A ton of it is muddled in politics and branding. I have yet to see many "big,
scalable" companies come out of the ones that have been hosted.

Getting developers is tough, and being the only developer on the organizing
team selling the event to other developers when they had free, more legit
hackathons made it an insane choice.

I will say that events that Code for America have hosted have been nice. They
seem as far as I can tell trying to change something a little more real than
the "Uber for X".

------
geofft
Take a look at the free software community (which is incidentally very well-
correlated with what the "hacker" community used to be 20-30 years ago, and
has much more of a claim to being the intellectual heirs of that group than
the hackathon crowd does or even the HN crowd does). There's a lot of focus on
ethics and civil liberties, and maybe a bit too little focus on effective PR
and on shipping, but it's very refreshing.

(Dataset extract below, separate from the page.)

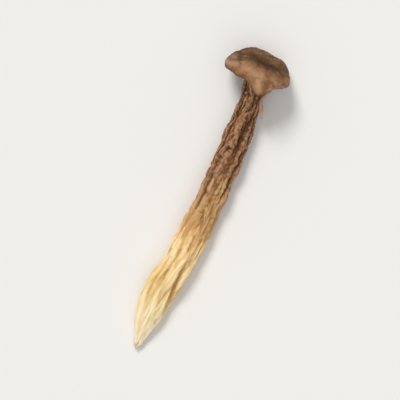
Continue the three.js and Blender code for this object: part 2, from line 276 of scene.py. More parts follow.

As a concrete suggestion, LibrePlanet
[https://libreplanet.org/2015/](https://libreplanet.org/2015/) is next weekend
at MIT, and free for students. Or see if there's a Debian group in your local
area.

------
carucez
Welcome to the future of CS. As technical fields cross into the phase of
commonly understood knowledge, the ability to exploit imbalances rises.
Opportunity exists everywhere, but we as insiders with our vast technical
knowledge are distracted by our awe of capability. We fail to exploit the low
hanging fruit that a capitalist might immediately sense. We would rather
pursue deeper knowledge within our domain to be masters of our craft.

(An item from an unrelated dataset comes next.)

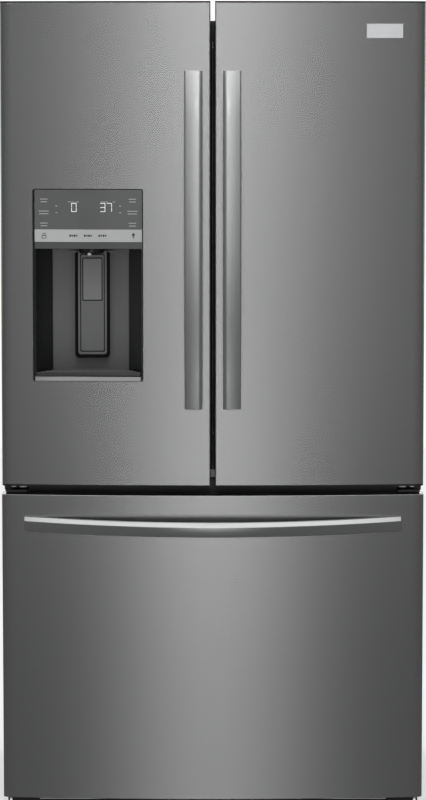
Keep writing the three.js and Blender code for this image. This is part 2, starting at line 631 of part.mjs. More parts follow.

People selling cell phone mods don't usually know anything about electrical
engineering, mechanical engineering, or manufacturing; yet they somehow can
pull millions of dollars of profits out of plastic cases and LED mods simply
by dangling a few slices of pizza in front of a hungry college student.

Point is, exploitation is everywhere -- don't be exploited, and computer
science is at the stage where it's simple enough to follow some rules and slap
a few APIs together to build a decent mash-up that's never existed before...
that a fraction of people are willing to pay for, and "make bank bro".

I hate it. It's not just you feeling this frustration. Just see the writing on
the wall, and know that app dev / pipelining of data feeds is going to be as
"easy" as programming a VCR in the 90's.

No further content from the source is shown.